N : Dans cet univers sans limites, on pouvait vivre sans vivre et mourir à chaque seconde, tous les jours, on pouvait mourir à jamais. Il faut de la force pour se tailler les veines, pour se tuer il faut d'abord être vivant
A : « Ma drogue : recouvrir toutes choses d’un voile de fumée, déformer, transformer, comme le fait la nuit. Toute la matière doit ainsi être fondue pour passer à travers la lentille de mon vice, sinon la rouille de la vie réduira peu à peu mon souffle à un sanglot. La vérité est grossière et stérile (…) les hommes vouent une adoration éternelle à l’illusion.
N : Je croyais les miroirs dangereux comme des fioles de pilules déclarées hors de la portée des enfants dans les modes d’emploi. Tous les modes d’emploi sous-entendent que les enfants cherchent instinctivement à se tuer en avalant tout ce qui leur tombe sous la main ; il paraît qu’au début de la vie la mort passe par la bouche, il paraît qu’au début de la vie personne n’est sûr de vouloir vivre.
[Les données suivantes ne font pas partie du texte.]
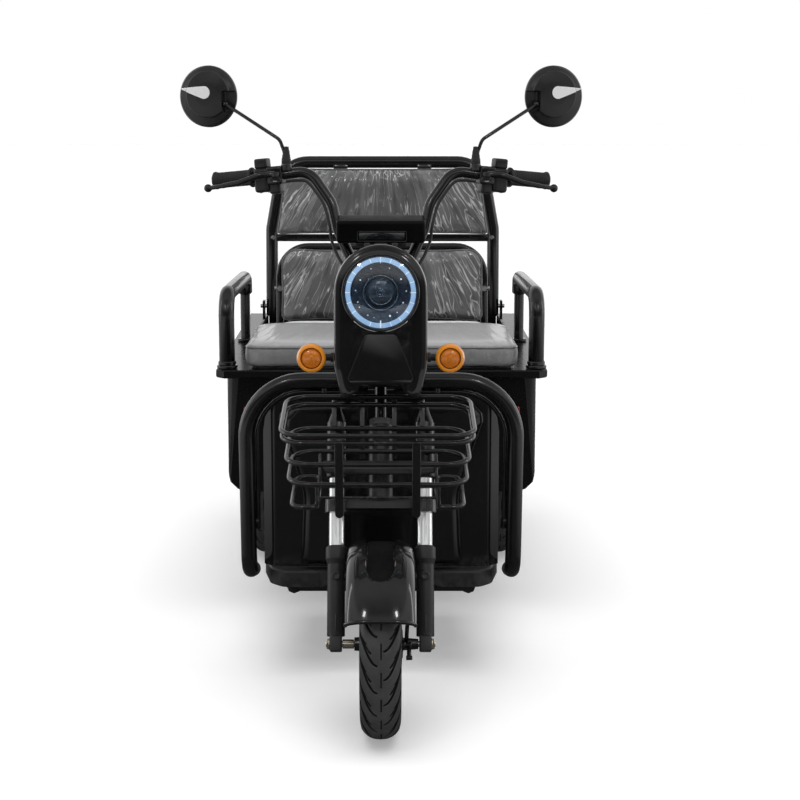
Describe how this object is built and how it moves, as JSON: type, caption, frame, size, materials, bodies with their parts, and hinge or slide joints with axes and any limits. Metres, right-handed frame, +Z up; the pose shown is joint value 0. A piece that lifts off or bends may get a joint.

Anaïs Nin (1903-1977) est surtout connue pour ses journaux intimes, dans lesquels elle déploie sa vision du monde et analyse ses rencontres artistiques, amoureuses, et même ses débats avec son psychanalyste. Elle y décrit aussi une grossesse difficile, qu'elle n'a pas menée à terme.
On se souvient aussi de ses écrits érotiques dans lesquels elle aborde avec beaucoup d'audace (pour son époque) sa bisexualité, ses pratiques libertines et sa relation incestueuse avec son père.
Nelly Arcan (1973-2009) a elle aussi produit des écrits très proches de sa vie intime. Elle raconte en détail ses expériences dans le monde de la prostitution, ainsi que ses démêlées avec sa santé psychologique fragile. Ses récits autofictionnels traitent eux aussi d'une grossesse interrompue.
Ses dénonciations crues de la marchandisation des corps, de l'objectification des femmes et des impératifs patriarcaux ont marqué toute une génération de québécoises.